What you have to do: Print all the data, keeping every line exactly as it is.

Given data:
::::
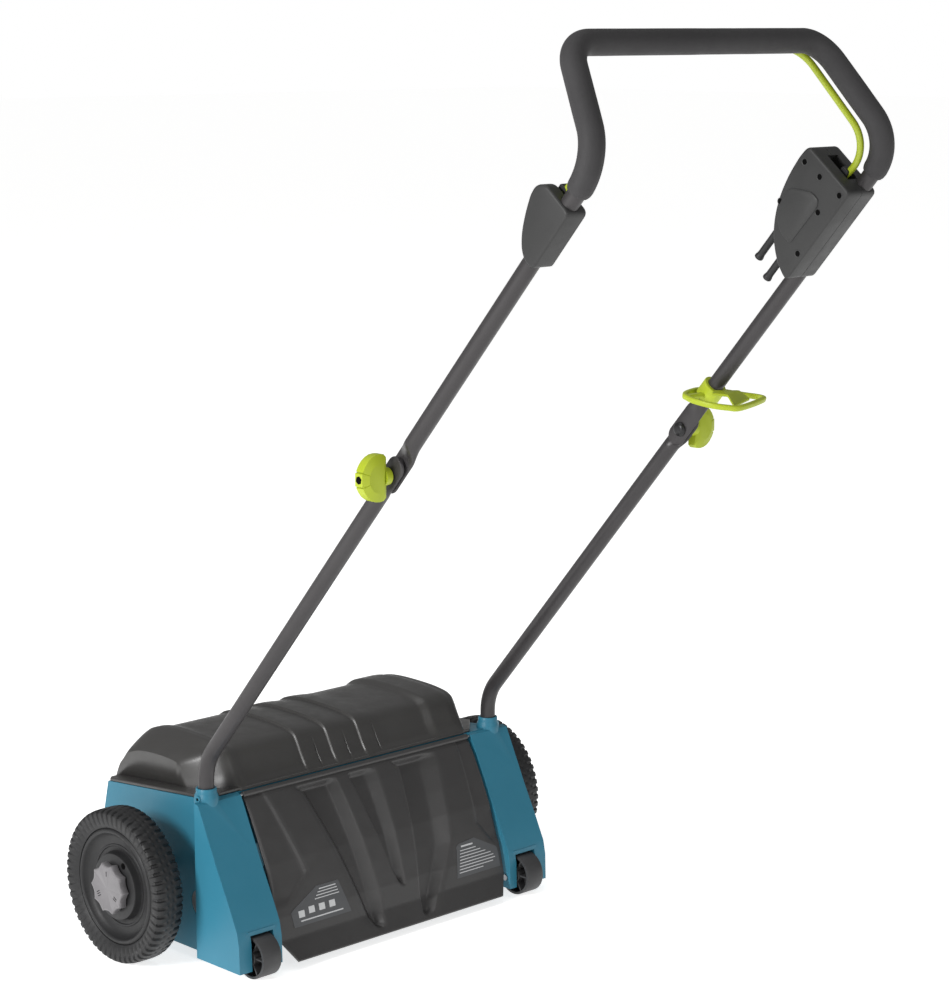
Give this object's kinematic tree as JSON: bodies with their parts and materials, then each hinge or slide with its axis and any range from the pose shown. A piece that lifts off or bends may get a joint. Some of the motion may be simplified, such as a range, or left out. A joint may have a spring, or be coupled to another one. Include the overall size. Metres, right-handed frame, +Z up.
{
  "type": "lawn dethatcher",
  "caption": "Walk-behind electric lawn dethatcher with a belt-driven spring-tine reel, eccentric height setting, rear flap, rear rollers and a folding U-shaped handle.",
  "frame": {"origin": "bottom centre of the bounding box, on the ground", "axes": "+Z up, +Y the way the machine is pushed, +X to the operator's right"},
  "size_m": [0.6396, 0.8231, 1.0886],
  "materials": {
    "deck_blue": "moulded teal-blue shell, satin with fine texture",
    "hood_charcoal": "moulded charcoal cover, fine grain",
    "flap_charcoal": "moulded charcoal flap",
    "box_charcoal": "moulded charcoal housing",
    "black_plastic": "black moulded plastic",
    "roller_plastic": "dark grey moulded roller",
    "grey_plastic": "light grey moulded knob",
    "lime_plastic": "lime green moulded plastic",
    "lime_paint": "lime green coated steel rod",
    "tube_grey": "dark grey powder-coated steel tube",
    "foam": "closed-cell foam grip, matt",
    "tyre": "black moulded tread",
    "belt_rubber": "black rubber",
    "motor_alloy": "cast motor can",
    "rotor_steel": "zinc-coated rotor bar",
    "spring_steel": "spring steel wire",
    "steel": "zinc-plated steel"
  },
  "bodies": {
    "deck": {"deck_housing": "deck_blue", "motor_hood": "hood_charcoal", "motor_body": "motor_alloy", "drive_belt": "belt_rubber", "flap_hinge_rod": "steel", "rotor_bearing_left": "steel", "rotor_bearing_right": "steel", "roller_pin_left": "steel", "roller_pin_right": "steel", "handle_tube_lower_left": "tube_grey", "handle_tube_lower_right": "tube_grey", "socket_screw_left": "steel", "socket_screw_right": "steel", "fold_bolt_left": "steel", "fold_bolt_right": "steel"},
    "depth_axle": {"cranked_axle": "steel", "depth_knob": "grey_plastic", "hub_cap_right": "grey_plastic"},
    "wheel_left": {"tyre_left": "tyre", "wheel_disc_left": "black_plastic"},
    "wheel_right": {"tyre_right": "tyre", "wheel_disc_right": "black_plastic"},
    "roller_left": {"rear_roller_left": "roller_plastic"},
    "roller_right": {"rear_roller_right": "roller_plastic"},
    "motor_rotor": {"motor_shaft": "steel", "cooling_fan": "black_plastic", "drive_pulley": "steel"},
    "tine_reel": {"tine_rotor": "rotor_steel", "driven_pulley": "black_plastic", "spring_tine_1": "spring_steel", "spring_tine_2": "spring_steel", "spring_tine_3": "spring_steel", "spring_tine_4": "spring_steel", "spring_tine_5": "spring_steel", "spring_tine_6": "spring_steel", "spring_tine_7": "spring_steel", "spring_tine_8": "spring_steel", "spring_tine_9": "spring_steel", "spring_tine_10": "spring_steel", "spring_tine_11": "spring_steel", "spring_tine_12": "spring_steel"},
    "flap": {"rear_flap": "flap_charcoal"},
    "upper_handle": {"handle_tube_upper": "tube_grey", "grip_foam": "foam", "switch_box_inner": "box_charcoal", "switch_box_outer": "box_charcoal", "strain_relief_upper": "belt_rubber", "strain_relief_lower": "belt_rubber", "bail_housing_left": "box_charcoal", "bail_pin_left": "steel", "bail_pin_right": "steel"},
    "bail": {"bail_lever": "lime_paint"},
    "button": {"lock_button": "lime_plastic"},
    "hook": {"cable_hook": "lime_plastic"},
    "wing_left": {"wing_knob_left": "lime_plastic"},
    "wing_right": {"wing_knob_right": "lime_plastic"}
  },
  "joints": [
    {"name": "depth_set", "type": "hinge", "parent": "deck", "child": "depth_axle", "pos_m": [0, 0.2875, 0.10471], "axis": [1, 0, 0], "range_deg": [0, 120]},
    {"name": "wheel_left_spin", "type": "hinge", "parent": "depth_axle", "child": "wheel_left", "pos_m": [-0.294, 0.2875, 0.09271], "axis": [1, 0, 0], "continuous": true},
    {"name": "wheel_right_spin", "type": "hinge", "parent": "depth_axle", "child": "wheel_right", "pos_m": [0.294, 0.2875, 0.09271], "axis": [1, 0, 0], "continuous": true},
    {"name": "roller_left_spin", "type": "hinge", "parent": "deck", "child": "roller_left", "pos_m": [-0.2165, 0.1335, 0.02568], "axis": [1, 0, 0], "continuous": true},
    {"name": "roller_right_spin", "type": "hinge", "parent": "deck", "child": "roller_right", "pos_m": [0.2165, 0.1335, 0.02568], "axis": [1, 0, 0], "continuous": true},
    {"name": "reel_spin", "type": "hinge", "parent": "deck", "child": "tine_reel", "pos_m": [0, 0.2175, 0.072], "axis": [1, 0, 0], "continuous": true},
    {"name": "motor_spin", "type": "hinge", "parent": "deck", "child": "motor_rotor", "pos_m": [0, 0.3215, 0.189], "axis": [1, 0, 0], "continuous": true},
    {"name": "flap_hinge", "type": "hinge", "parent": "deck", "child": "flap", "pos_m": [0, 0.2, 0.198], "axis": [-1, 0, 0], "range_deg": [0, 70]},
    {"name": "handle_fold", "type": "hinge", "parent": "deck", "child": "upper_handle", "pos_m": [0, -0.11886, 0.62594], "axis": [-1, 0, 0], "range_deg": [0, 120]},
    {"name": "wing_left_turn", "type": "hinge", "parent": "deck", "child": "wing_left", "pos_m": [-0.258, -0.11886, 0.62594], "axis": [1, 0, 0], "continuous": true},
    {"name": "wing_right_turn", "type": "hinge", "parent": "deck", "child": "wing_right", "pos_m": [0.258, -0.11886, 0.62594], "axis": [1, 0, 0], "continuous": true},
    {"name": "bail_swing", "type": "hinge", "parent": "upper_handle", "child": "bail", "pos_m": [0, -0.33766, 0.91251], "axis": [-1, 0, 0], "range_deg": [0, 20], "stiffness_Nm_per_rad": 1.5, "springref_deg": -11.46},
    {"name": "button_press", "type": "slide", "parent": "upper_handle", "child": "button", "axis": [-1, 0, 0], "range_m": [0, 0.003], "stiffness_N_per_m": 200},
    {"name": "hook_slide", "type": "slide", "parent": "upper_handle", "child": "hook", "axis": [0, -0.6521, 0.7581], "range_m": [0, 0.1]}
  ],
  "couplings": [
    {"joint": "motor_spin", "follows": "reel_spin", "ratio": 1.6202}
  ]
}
::::
Solved problem:
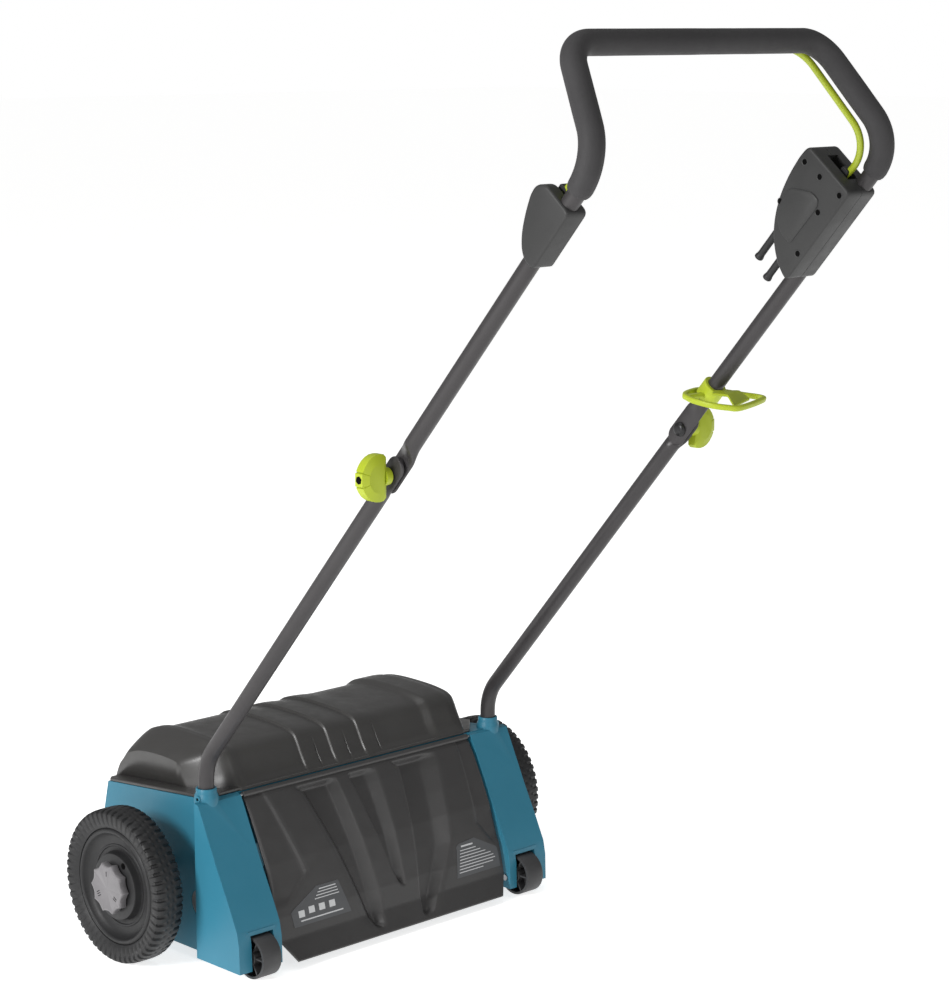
Give this object's kinematic tree as JSON: bodies with their parts and materials, then each hinge or slide with its axis and any range from the pose shown. A piece that lifts off or bends may get a joint. Some of the motion may be simplified, such as a range, or left out. A joint may have a spring, or be coupled to another one. Include the overall size. Metres, right-handed frame, +Z up.
{
  "type": "lawn dethatcher",
  "caption": "Walk-behind electric lawn dethatcher with a belt-driven spring-tine reel, eccentric height setting, rear flap, rear rollers and a folding U-shaped handle.",
  "frame": {"origin": "bottom centre of the bounding box, on the ground", "axes": "+Z up, +Y the way the machine is pushed, +X to the operator's right"},
  "size_m": [0.6396, 0.8231, 1.0886],
  "materials": {
    "deck_blue": "moulded teal-blue shell, satin with fine texture",
    "hood_charcoal": "moulded charcoal cover, fine grain",
    "flap_charcoal": "moulded charcoal flap",
    "box_charcoal": "moulded charcoal housing",
    "black_plastic": "black moulded plastic",
    "roller_plastic": "dark grey moulded roller",
    "grey_plastic": "light grey moulded knob",
    "lime_plastic": "lime green moulded plastic",
    "lime_paint": "lime green coated steel rod",
    "tube_grey": "dark grey powder-coated steel tube",
    "foam": "closed-cell foam grip, matt",
    "tyre": "black moulded tread",
    "belt_rubber": "black rubber",
    "motor_alloy": "cast motor can",
    "rotor_steel": "zinc-coated rotor bar",
    "spring_steel": "spring steel wire",
    "steel": "zinc-plated steel"
  },
  "bodies": {
    "deck": {"deck_housing": "deck_blue", "motor_hood": "hood_charcoal", "motor_body": "motor_alloy", "drive_belt": "belt_rubber", "flap_hinge_rod": "steel", "rotor_bearing_left": "steel", "rotor_bearing_right": "steel", "roller_pin_left": "steel", "roller_pin_right": "steel", "handle_tube_lower_left": "tube_grey", "handle_tube_lower_right": "tube_grey", "socket_screw_left": "steel", "socket_screw_right": "steel", "fold_bolt_left": "steel", "fold_bolt_right": "steel"},
    "depth_axle": {"cranked_axle": "steel", "depth_knob": "grey_plastic", "hub_cap_right": "grey_plastic"},
    "wheel_left": {"tyre_left": "tyre", "wheel_disc_left": "black_plastic"},
    "wheel_right": {"tyre_right": "tyre", "wheel_disc_right": "black_plastic"},
    "roller_left": {"rear_roller_left": "roller_plastic"},
    "roller_right": {"rear_roller_right": "roller_plastic"},
    "motor_rotor": {"motor_shaft": "steel", "cooling_fan": "black_plastic", "drive_pulley": "steel"},
    "tine_reel": {"tine_rotor": "rotor_steel", "driven_pulley": "black_plastic", "spring_tine_1": "spring_steel", "spring_tine_2": "spring_steel", "spring_tine_3": "spring_steel", "spring_tine_4": "spring_steel", "spring_tine_5": "spring_steel", "spring_tine_6": "spring_steel", "spring_tine_7": "spring_steel", "spring_tine_8": "spring_steel", "spring_tine_9": "spring_steel", "spring_tine_10": "spring_steel", "spring_tine_11": "spring_steel", "spring_tine_12": "spring_steel"},
    "flap": {"rear_flap": "flap_charcoal"},
    "upper_handle": {"handle_tube_upper": "tube_grey", "grip_foam": "foam", "switch_box_inner": "box_charcoal", "switch_box_outer": "box_charcoal", "strain_relief_upper": "belt_rubber", "strain_relief_lower": "belt_rubber", "bail_housing_left": "box_charcoal", "bail_pin_left": "steel", "bail_pin_right": "steel"},
    "bail": {"bail_lever": "lime_paint"},
    "button": {"lock_button": "lime_plastic"},
    "hook": {"cable_hook": "lime_plastic"},
    "wing_left": {"wing_knob_left": "lime_plastic"},
    "wing_right": {"wing_knob_right": "lime_plastic"}
  },
  "joints": [
    {"name": "depth_set", "type": "hinge", "parent": "deck", "child": "depth_axle", "pos_m": [0, 0.2875, 0.10471], "axis": [1, 0, 0], "range_deg": [0, 120]},
    {"name": "wheel_left_spin", "type": "hinge", "parent": "depth_axle", "child": "wheel_left", "pos_m": [-0.294, 0.2875, 0.09271], "axis": [1, 0, 0], "continuous": true},
    {"name": "wheel_right_spin", "type": "hinge", "parent": "depth_axle", "child": "wheel_right", "pos_m": [0.294, 0.2875, 0.09271], "axis": [1, 0, 0], "continuous": true},
    {"name": "roller_left_spin", "type": "hinge", "parent": "deck", "child": "roller_left", "pos_m": [-0.2165, 0.1335, 0.02568], "axis": [1, 0, 0], "continuous": true},
    {"name": "roller_right_spin", "type": "hinge", "parent": "deck", "child": "roller_right", "pos_m": [0.2165, 0.1335, 0.02568], "axis": [1, 0, 0], "continuous": true},
    {"name": "reel_spin", "type": "hinge", "parent": "deck", "child": "tine_reel", "pos_m": [0, 0.2175, 0.072], "axis": [1, 0, 0], "continuous": true},
    {"name": "motor_spin", "type": "hinge", "parent": "deck", "child": "motor_rotor", "pos_m": [0, 0.3215, 0.189], "axis": [1, 0, 0], "continuous": true},
    {"name": "flap_hinge", "type": "hinge", "parent": "deck", "child": "flap", "pos_m": [0, 0.2, 0.198], "axis": [-1, 0, 0], "range_deg": [0, 70]},
    {"name": "handle_fold", "type": "hinge", "parent": "deck", "child": "upper_handle", "pos_m": [0, -0.11886, 0.62594], "axis": [-1, 0, 0], "range_deg": [0, 120]},
    {"name": "wing_left_turn", "type": "hinge", "parent": "deck", "child": "wing_left", "pos_m": [-0.258, -0.11886, 0.62594], "axis": [1, 0, 0], "continuous": true},
    {"name": "wing_right_turn", "type": "hinge", "parent": "deck", "child": "wing_right", "pos_m": [0.258, -0.11886, 0.62594], "axis": [1, 0, 0], "continuous": true},
    {"name": "bail_swing", "type": "hinge", "parent": "upper_handle", "child": "bail", "pos_m": [0, -0.33766, 0.91251], "axis": [-1, 0, 0], "range_deg": [0, 20], "stiffness_Nm_per_rad": 1.5, "springref_deg": -11.46},
    {"name": "button_press", "type": "slide", "parent": "upper_handle", "child": "button", "axis": [-1, 0, 0], "range_m": [0, 0.003], "stiffness_N_per_m": 200},
    {"name": "hook_slide", "type": "slide", "parent": "upper_handle", "child": "hook", "axis": [0, -0.6521, 0.7581], "range_m": [0, 0.1]}
  ],
  "couplings": [
    {"joint": "motor_spin", "follows": "reel_spin", "ratio": 1.6202}
  ]
}